The European Financial Stability Facility (EFSF) and its permanent replacement, the European Stabilization Mechanism (ESM) haven proved less effective than the ECB in quelling crisis dynamics. However, the funds are large in size and will play major role in the euro area’s institutional response to crisis pressue.

Source: Conversations with market economists, various broker research, and http://www.esm.europa.eu/

EFSF basics

The EFSF was created by the euro area Member States on 9 May 2010 with a mandate to raise funds in capital markets for the purpose of preserving financial stability of Europe’s monetary union through temporary financial assistance to euro area Member States.

As to its financial capacity in June 2011 the head of Government and State agreed to broaden the EFSFs scope of activity and increase its guarantee commitments to EUR780 bn from EUR440 bn. This corresponds to a lending capacity of EUR440 billion (about 5% of euro area GDP). The European Financial Stability Facility was designed as a temporary addition to a wider safety net. The means of the EFSF wereviewed in conjunction with lending capacity of up to EUR60 bn from the European Financial Stabilisation Mechanism (EFSM, funds raised by the European Commission and guaranteed by the EU budget) and up to EUR200 bn from the International Monetary Fund.

In order to fulfill its mission, the EFSF is authorised to: (1) issue bonds or other debt instruments on the market, (2) intervene in the debt primary and secondary markets, and (3) finance recapitalisations of financial institutions through loans to governments. All financial assistance to Member States is linked to appropriate conditionality.

The EFSF can only act after a support request is made by a euro area Member State and a country program has been negotiated with the European Commission and the IMF and after such a program has been accepted by the euro area finance ministers and a Memorandum of Understanding (MoU) is signed. Following a request, it takes three to four weeks to draw up a support program including sending experts from the Commission, the IMF and the ECB (“troika”) to the country in difficulty. Once euro area finance ministers have approved the country program, the EFSF would need several working days to raise the necessary funds and disburse the loan.
ESM basics
On 24 June 2011, the European Council decided to establish a permanent crisis resolution mechanism, the European Stability Mechanism (ESM). The ESM will perform the same activities as the amended EFSF. Unlike the EFSF the ESM would be properly enshrined in the EU treaties, as a two line amendment to Article 136: “The member states whose currency is the euro may establish a stability mechanism to be activated if indispensable to safeguard the stability of the euro area as a whole.
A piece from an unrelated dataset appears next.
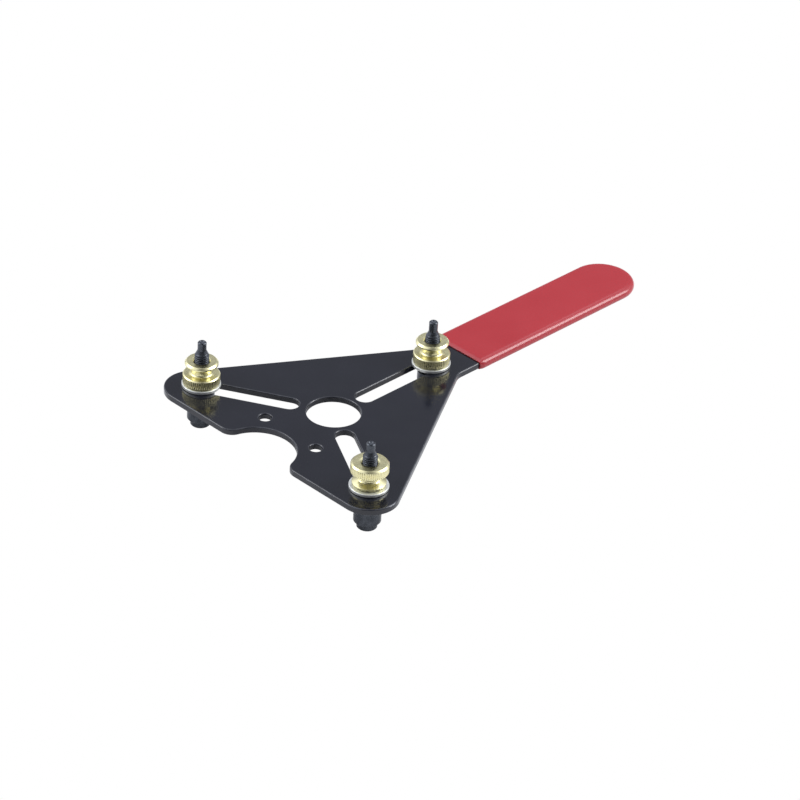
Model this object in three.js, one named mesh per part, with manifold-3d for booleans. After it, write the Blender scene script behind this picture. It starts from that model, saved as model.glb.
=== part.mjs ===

The granting of any required financial assistance under the mechanism will be made subject to strict conditionality.”
The ESM will have a total subscribed capital of EUR700 bn (about 7% of euro area GDP). Of this amount, EUR80 bn will be in the form of paid-in capital. In addition, the ESM will also have committed callable capital from euro area Member States to a total amount of EUR620 billion. During the transitory phase from 2013 to 2017, Member States commit to accelerate, in the unlikely event that this is needed, the provision of appropriate instruments in order to maintain a minimum 15 percent ratio between paid-in capital and the outstanding amount of ESM issuances.
According to the Treaty on the ESM: “The liability of each ESM Member shall be limited, in all circumstances, to its portion of the authorised capital stock at its issue price. No ESM Member shall be liable, by reason of its membership, for obligations of the ESM. The obligations of ESM Members to contribute to the authorised capital stock in accordance with this Treaty are not affected if any such ESM Member becomes eligible for, or is receiving, financial assistance from the ESM”

The ESM’s effective lending capacity will be EUR500 billion. However, following the Eurogroup meeting held on 30 March, it was decided that the EFSF would remain active until July 2013. The combined lending capacity of EFSF/ESM is illustrated by the diagram below. Overall lending will not exceed EUR500 billion.

In the opinion of the European Central Bank the ESM funds cannot be leveraged with the help of the eurosustem: “With respect to the role of the ECB and the Eurosystem, while the ECB may act as fiscal agent for the ESM…Article 123 Treaty on the Functioning of the European Union (TFEU) would not allow the ESM to become a counterparty of the Eurosystem under Article 18 of the Statute of the ESCB. ..The ECB recalls that the monetary financing prohibition in Article 123 TFEU is one of the basic pillars of the legal architecture of EMU.”
(Source: Opinion of the ECB of 17 March 2011 on a draft European Council Decision amending Article 136 of the Treaty on the Functioning of the European Union (TFEU) with regard to a stability mechanism for Member States whose currency is the euro.)